Au fil des minutes, un sentiment d’impuissance a gagné inexorablement les rangs de la Celeste, incapable de s’extraire de la nasse. Sélectionneur de l’Uruguay depuis 2006, le vénérable Oscar Tabarez, 71 ans, l’a d’ailleurs amèrement reconnu : « La France a bien contrôlé le match et mieux joué que nous. Elle était plus forte. On a tenté de résoudre le problème. Mais on n’a pas su trouver la solution. »

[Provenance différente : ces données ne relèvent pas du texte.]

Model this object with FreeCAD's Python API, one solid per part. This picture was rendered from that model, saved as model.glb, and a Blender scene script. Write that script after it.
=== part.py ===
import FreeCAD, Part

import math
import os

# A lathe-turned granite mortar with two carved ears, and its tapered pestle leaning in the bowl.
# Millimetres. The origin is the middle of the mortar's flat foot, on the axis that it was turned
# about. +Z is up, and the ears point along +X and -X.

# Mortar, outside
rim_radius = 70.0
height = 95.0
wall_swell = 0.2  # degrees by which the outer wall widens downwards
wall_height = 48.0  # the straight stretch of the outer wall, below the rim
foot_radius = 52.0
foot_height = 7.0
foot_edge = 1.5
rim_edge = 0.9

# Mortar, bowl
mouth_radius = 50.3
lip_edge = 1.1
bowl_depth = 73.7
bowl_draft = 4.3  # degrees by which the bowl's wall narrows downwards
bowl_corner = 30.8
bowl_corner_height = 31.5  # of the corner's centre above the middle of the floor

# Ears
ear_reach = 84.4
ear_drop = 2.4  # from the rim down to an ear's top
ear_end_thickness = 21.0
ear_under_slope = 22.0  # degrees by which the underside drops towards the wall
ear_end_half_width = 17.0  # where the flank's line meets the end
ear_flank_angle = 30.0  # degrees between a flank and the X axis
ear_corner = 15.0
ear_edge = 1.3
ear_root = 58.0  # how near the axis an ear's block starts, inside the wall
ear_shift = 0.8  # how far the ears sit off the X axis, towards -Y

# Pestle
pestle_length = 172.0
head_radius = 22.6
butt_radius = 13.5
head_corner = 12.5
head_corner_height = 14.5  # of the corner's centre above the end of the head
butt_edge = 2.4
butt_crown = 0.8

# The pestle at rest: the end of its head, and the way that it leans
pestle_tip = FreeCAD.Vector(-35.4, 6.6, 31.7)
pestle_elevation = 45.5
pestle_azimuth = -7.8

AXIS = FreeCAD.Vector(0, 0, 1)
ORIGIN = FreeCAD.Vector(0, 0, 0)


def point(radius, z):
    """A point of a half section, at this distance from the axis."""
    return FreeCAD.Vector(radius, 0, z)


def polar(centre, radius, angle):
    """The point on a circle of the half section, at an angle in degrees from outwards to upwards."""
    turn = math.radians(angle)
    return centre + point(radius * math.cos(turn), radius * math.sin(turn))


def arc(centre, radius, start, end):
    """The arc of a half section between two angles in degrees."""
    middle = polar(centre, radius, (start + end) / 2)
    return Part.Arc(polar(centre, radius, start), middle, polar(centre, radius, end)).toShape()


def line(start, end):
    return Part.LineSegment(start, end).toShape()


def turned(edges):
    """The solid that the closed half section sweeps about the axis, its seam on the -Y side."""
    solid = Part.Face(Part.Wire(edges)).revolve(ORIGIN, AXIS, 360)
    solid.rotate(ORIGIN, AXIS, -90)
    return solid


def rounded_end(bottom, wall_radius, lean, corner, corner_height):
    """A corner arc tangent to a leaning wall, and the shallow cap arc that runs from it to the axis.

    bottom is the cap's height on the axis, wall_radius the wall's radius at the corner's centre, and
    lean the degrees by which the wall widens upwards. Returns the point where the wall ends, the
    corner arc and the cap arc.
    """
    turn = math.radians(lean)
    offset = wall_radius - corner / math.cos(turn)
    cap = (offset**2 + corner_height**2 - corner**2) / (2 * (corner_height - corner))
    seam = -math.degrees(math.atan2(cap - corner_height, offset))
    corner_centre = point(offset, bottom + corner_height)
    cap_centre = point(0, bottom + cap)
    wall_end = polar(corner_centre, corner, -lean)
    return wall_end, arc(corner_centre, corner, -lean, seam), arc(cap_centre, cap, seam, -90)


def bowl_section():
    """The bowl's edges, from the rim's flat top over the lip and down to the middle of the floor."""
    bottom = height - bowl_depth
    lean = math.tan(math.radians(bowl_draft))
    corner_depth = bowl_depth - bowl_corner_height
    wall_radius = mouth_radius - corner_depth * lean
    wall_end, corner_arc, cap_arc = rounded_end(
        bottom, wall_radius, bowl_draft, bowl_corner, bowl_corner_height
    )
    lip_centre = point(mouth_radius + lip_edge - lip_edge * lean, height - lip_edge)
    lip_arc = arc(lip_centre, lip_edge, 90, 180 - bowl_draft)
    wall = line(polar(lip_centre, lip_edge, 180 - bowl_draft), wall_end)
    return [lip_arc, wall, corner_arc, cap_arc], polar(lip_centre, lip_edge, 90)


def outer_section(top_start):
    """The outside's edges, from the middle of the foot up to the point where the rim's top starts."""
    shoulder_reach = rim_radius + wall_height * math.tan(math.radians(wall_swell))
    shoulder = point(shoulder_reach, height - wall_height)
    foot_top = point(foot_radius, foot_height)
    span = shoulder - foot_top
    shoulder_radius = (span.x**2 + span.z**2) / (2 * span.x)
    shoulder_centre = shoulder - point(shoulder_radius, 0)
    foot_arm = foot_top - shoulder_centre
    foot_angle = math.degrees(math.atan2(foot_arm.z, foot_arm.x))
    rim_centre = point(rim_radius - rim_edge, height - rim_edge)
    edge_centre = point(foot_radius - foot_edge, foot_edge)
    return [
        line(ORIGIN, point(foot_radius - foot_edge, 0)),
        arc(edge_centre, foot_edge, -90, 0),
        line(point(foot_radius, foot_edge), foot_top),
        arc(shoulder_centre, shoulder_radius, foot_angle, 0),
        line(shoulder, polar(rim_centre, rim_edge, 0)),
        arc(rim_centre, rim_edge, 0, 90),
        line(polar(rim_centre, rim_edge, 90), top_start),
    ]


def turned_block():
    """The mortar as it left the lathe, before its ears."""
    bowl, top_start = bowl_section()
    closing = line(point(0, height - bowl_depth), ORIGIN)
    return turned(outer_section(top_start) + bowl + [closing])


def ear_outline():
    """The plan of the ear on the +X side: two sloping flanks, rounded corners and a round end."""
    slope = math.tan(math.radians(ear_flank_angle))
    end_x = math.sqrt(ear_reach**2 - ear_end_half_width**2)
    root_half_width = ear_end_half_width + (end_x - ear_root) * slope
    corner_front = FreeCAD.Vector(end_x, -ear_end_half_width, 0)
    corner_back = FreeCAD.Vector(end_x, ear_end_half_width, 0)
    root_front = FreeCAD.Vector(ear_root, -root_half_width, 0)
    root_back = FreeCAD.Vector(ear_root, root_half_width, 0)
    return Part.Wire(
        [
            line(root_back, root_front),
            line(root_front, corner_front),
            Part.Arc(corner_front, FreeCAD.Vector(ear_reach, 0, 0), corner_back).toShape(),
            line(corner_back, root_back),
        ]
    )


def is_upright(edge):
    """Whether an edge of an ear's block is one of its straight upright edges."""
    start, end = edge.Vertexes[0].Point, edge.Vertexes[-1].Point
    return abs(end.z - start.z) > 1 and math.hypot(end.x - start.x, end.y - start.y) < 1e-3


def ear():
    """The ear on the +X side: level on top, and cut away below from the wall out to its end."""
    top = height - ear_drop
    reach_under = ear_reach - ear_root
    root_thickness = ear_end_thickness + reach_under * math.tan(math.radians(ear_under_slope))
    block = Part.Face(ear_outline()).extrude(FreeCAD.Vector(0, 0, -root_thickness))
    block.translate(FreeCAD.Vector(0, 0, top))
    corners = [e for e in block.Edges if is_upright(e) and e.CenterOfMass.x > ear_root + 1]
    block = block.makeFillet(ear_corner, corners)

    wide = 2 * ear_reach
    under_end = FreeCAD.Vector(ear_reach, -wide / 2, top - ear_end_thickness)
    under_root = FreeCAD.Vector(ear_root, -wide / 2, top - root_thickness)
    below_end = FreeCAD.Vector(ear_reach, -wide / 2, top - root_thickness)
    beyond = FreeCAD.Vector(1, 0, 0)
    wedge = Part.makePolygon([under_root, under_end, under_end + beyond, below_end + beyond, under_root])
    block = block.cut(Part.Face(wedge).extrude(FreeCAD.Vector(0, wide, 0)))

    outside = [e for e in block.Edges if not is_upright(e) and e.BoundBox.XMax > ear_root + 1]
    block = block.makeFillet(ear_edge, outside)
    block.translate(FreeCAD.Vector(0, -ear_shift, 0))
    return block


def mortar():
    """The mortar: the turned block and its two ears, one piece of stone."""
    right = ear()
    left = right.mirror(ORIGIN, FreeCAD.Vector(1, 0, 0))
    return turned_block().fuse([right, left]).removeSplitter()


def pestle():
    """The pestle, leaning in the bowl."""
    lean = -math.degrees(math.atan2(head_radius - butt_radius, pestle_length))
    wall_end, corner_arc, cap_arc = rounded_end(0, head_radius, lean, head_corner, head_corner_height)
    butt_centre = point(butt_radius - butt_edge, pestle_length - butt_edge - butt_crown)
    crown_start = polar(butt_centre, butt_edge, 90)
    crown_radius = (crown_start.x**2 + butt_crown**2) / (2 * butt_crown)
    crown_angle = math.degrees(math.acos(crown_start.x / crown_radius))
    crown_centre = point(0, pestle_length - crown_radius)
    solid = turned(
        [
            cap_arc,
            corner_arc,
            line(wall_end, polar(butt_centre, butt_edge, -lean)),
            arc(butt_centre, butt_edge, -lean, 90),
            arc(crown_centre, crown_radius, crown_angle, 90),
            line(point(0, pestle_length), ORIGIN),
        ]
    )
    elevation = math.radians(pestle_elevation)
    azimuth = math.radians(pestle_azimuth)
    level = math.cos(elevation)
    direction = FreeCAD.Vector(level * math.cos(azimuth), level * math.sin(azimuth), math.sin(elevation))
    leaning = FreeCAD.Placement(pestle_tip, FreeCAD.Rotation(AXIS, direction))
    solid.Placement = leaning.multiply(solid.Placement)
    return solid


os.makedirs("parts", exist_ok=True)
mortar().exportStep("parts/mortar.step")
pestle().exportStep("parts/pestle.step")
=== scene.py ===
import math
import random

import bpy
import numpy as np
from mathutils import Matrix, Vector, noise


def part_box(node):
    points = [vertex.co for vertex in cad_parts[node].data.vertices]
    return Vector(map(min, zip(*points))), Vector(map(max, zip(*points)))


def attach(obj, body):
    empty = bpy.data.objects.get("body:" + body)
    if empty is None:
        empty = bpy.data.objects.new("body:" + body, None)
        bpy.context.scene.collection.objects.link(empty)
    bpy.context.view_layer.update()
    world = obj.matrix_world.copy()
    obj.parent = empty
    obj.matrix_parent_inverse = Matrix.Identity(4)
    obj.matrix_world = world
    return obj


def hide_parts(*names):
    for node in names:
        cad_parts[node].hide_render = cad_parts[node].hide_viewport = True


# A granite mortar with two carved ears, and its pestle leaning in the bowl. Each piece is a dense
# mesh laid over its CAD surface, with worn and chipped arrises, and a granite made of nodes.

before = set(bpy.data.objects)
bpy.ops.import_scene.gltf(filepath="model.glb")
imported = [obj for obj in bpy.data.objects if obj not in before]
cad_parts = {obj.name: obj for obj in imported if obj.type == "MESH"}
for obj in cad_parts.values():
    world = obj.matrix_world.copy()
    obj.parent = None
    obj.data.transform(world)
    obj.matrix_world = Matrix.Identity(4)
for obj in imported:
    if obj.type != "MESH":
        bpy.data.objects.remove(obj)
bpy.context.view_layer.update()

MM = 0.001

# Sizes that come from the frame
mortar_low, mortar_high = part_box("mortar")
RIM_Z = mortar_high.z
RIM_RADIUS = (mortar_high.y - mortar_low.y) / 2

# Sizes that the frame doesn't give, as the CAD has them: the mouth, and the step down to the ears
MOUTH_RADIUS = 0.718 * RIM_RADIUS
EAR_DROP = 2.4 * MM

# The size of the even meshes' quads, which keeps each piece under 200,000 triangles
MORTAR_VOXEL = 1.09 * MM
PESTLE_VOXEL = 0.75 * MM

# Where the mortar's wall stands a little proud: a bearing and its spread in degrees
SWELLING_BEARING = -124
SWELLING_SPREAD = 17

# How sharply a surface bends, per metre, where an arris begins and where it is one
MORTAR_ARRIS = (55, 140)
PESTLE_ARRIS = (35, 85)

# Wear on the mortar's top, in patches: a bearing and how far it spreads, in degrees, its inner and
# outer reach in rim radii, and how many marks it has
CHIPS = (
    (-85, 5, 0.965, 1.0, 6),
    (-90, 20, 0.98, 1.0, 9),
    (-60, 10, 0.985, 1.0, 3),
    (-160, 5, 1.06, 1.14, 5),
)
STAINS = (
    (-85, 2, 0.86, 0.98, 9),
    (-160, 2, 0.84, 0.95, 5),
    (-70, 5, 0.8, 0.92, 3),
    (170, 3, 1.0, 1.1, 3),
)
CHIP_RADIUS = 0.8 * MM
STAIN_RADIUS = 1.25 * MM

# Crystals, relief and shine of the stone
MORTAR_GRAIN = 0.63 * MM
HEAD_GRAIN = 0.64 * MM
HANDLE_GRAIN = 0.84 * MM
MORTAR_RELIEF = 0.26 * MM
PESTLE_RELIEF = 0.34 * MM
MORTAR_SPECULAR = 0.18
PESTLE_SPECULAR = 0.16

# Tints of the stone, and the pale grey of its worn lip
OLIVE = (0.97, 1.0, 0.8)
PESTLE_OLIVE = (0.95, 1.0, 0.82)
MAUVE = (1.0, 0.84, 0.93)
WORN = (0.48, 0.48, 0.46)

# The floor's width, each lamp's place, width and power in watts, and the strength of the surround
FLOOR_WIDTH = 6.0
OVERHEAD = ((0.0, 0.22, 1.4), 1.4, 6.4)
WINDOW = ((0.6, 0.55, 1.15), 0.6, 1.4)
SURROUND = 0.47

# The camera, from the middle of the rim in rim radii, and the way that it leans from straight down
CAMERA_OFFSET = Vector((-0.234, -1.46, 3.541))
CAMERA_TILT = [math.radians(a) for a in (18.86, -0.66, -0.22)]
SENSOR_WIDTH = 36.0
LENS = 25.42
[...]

Solides et combatifs, les Bleus ont par ailleurs bluffé les observateurs par leurs attaques placées et leur froid réalisme. Ils ont fait mouche sur leurs deux seules tentatives cadrées de la rencontre. « On peut faire mal à n’importe qui. Il ne fallait pas tomber dans leur jeu, rester calme, être positif et amener le jeu là où on voulait », a estimé Griezmann. Lequel, pétri de culture uruguayenne, n’a pas célébré son but gaguesque « par respect » pour ses adversaires et « amis » Diego Godin et José Maria Gimenez, ses deux partenaires de l’Atlético Madrid.

« Tout le monde est disponible pour la demie »

Ravi de ne voir aucun de ses joueurs suspendus ou blessés pour la demi-finale face à la Belgique, Deschamps a salué le calme dont ont fait preuve ses protégés.

Et ce malgré les provocations et les coups bas de la Celeste, encline à faire monter la tension. « Il y a eu des étincelles, des points chauds mais on a bien géré et tout le monde est disponible pour la demie », a jubilé le sélectionneur qui pourra aligner son milieu Blaise Matudi, de retour de suspension, contre les Diables rouges.

Sous les applaudissements des journalistes étrangers, Deschamps a donné rendez-vous « mardi » aux suiveurs des Tricolores. Qu’importe la suite. Les Bleus et leur patron ont déjà réussi leur Coupe du monde.